(Data listing)
————
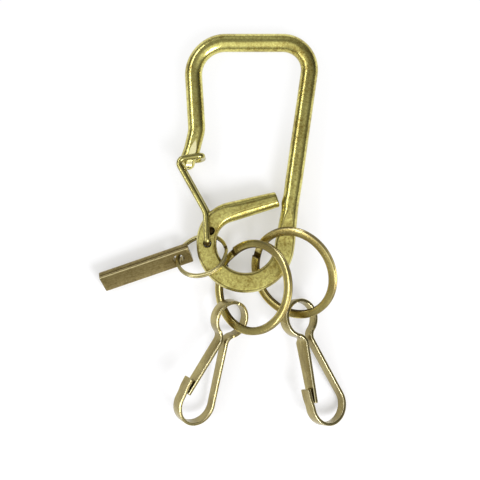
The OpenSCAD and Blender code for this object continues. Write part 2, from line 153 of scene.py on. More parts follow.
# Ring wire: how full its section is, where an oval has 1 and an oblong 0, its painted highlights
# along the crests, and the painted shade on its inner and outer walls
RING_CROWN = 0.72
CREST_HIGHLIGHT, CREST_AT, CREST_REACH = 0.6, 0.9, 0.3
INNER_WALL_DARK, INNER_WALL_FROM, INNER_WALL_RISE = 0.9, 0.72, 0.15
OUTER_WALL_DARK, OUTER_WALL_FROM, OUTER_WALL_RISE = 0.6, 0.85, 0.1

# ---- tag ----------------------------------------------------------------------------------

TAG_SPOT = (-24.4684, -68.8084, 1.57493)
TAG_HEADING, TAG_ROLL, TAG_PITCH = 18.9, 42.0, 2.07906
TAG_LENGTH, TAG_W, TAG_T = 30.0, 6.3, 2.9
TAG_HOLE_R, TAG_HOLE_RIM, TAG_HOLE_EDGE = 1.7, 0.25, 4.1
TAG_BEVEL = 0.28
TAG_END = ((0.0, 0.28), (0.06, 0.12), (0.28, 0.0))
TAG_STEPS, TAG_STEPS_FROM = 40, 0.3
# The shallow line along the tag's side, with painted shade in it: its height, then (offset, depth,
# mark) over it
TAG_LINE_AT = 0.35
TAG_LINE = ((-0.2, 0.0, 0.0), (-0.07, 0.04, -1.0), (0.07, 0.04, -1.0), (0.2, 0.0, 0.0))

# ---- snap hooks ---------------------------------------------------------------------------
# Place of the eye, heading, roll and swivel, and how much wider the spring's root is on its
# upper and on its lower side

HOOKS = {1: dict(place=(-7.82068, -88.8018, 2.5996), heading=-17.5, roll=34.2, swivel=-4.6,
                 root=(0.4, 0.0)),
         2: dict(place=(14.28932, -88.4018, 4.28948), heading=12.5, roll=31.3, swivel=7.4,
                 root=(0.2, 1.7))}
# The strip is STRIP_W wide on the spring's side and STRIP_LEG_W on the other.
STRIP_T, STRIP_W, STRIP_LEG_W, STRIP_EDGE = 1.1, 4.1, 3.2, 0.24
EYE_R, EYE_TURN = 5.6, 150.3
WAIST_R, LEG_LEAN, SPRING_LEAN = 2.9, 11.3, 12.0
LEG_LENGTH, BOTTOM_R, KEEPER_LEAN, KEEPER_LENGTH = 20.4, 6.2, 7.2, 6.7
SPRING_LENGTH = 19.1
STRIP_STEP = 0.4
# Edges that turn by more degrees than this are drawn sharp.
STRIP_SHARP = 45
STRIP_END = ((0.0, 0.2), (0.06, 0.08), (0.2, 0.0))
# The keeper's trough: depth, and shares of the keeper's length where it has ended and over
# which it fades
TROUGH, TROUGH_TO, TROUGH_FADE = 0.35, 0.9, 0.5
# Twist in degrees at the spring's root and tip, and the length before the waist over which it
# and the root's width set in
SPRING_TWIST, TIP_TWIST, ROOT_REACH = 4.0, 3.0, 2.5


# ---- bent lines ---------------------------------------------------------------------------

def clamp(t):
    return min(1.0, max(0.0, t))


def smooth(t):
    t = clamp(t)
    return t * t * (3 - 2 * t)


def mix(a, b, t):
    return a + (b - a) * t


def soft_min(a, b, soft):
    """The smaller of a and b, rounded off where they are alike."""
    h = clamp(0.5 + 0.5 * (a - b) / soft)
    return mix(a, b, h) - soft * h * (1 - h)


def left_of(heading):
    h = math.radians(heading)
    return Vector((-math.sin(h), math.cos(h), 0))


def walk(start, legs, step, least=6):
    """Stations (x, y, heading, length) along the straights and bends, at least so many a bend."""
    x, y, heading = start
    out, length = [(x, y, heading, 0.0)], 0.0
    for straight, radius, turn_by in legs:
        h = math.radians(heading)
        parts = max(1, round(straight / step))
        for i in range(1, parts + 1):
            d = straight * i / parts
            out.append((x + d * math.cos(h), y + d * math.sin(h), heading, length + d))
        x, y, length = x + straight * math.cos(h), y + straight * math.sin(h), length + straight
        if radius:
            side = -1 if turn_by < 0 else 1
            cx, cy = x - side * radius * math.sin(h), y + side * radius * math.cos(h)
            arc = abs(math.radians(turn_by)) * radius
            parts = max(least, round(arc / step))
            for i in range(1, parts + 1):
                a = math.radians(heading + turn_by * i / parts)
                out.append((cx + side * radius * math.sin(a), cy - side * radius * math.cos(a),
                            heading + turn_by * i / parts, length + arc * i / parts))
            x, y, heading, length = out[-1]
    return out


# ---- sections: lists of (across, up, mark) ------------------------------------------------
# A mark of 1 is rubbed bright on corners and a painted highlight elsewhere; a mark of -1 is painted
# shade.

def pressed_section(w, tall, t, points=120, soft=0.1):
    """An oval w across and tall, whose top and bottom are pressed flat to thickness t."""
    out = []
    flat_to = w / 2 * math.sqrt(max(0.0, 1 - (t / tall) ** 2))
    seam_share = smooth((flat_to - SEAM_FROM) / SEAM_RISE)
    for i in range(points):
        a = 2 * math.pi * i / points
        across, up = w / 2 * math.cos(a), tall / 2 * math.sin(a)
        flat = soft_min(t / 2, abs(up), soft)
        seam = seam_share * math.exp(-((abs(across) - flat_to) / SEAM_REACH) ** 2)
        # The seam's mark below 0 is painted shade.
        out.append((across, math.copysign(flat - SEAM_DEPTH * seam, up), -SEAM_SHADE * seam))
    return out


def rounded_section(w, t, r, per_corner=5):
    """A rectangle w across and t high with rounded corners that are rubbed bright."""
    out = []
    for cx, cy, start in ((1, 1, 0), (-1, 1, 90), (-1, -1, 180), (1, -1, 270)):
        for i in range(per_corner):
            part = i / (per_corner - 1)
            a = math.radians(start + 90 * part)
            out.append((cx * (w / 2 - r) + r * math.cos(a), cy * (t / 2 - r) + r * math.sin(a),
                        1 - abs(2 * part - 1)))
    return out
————
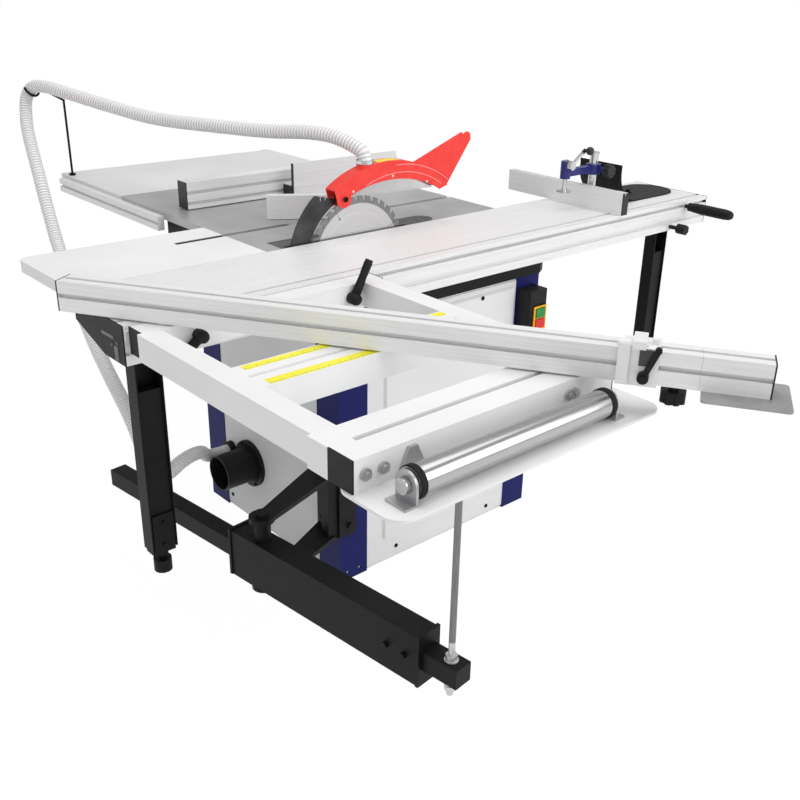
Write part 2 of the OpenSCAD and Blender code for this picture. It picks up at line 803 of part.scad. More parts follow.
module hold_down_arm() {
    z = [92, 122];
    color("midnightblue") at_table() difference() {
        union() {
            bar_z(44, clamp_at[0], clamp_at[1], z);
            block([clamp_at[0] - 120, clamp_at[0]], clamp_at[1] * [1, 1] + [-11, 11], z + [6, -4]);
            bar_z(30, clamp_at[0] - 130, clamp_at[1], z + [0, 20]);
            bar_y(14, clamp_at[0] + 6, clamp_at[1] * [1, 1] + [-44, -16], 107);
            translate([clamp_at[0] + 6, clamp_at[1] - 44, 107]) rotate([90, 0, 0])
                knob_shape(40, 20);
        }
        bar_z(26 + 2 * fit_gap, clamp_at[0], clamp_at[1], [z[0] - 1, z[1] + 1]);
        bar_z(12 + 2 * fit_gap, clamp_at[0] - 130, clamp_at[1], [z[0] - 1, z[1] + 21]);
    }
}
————
> [Directive] Each line above that holds the string "this" should be copied and shown.

> [Exercise answer]
The OpenSCAD and Blender code for this object continues. Write part 2, from line 153 of scene.py on. More parts follow.
# Edges that turn by more degrees than this are drawn sharp.
Write part 2 of the OpenSCAD and Blender code for this picture. It picks up at line 803 of part.scad. More parts follow.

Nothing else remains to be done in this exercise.